Evaluating X,Y,W and H is a localization problem. Determining W, H and the scale of the picture to evaluate the volume of the can would be a measure problem.

Moreover the geometry of each item can be restricted to a certain space of possibilities encoding its physical properties

In both cases, an efficient method to create new training images is to use 3D modelling. Once a 3D model of the object of matter is available, softwares of 3D modelling and animation like Blender [1] are really helpful tools to create renderings of different scenes. The main benefit of this method is that everything can be parameterized through the software meaning the localization and the volumes of the objects are known for every rendered image. Hence an arbitrary big number of accurate and exhaustive training samples are within reach without needing manual labelling.
Let’s have a look at a practical example in 3 steps:

Building a 3D model

The first step of the process is to create a 3D model of the object(s) of matter that we will use to create the rendering stage.

The goal here is to create the general geometry, all the other effects will then be added. A lot of softwares are available to do the CAD (Computer Assisted Design). For instance Onshape[2] allows to model quickly, directly in the web browser. A workaround the 3D modelling part is to find an already existing model on the internet (the most common objects can easily be found thanks to websites containing huge 3D collections). The example shown was created using Onshape. In this particular case, the goal of the Deep Learning model is to evaluate the position of the stair-like gauge in the image. As a consequence, the gauge was designed, as well as its surrounding on the real objects. This geometry is quite realistic and can be seen as a model of the general case that is encountered in genuine images.

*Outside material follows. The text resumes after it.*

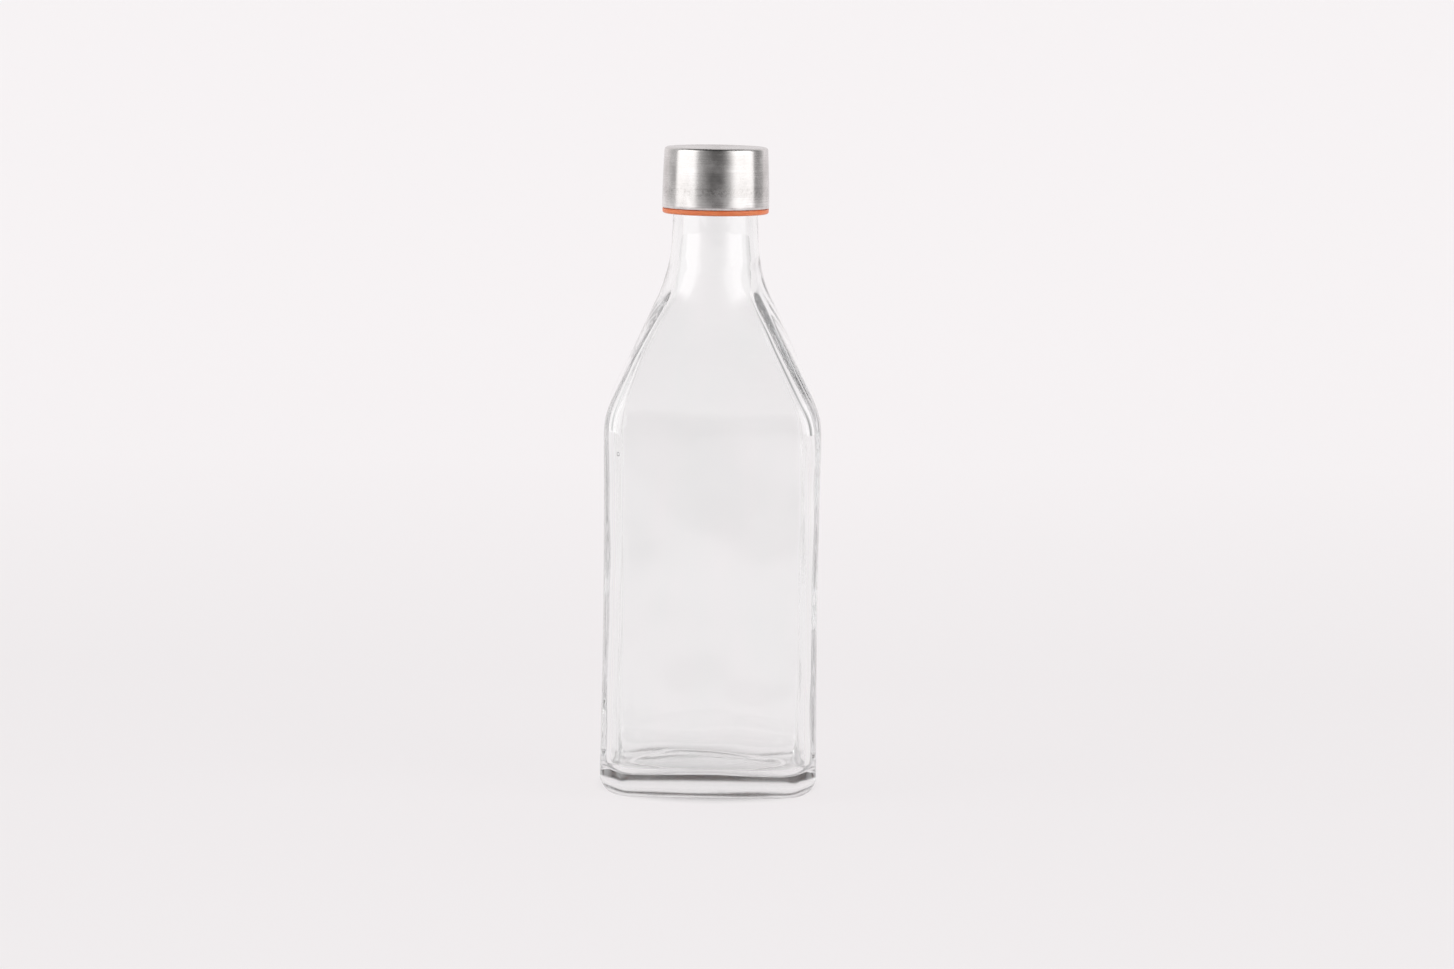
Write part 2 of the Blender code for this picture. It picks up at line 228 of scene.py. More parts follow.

Once the modelling part is done, we have to add effects like texture and lights. This will make the rendered images closer to reality.

Composition and effects

This step is the trickiest because the handling of a specific software is needed beforehand to be able to obtain good results. We aim here to add the visual effects and “compose” the scene : that is to say to arrange the objects at our will. We also need to define the relationship between the objects (if there are more than one) as well as the rotations and translations that are allowed. Blender was used in our example. In this specific case, we had to parameterize the height and width of the object so that it can vary throughout the takes. To do so we used an invisible object that “trimmed” the main one resulting in height changes; This models the evolution of a classic tire wear indicator mark during its lifespan.

Rendering

Last but not least, we need to save (image,label) pairs that will be used to supplement our training dataset.

For this step, it is important to have a way to change the scene parameters mentioned before automatically (e.g. with a Python Script). Blender provides a Python API allowing a script to fully control the software. We will use this feature to programmatically change the viewpoint and height of the object across the different renders. Because all the parameters are known at each instant, we are also able to save the localization of the gauge for every image, once again using the Python API.

The only step left is to use those images to train the Deep Learning model !

Good practices

Even if this method can seem like the response to a lot of problems, some pitfalls are to be avoided :

Even if the images may resemble real ones from a human eye, you have to keep in mind that a lot of work is required to achieve a diversity close to real images. Post treatment might be required as a result. As example, for our project we did some post treatments including style transfer to increase diversity.
Because the images are taken from a unique 3D model, you might want to ensure that there is no unwanted over-fitting on the scene. In our previous example, the gauge is always located at the same place relatively to the object’s 4 corners : without any precaution, the model might use those corners to infer the location of the gauge. Since those corners are not present on real images, this is a learning error that will lead the model to generalize very badly. We chose to crop the borders randomly to get rid of this problem in our case.

To go further

CVEDIA : 3D synthetic environments for AI

CVEDIA used game development technologies to create a 3D synthetic environment specific for AI training and validation. Its typical use case is the testing of sensors from autonomous vehicles in this synthetic space, allowing a safe yet reliable trial of the system. More here : https://www.cvedia.com/syncity/

Synthetic Dataset creation for computation speed up

Speed up computation for NAS approaches by synthesizing a small subset of training data encoding all the diversity of the larger available dataset : https://eng.uber.com/generative-teaching-networks/

(*) GAFAM : Google Amazon Facebook Apple Microsoft.

[1] Blender : Blender is the free and open source 3D creation suite. It supports the entirety of the 3D pipeline—modeling, rigging, animation, simulation, rendering, compositing and motion tracking, even video editing and game creation.
[2] Onshape : A browser based CAD software. It is freely available to create public documents.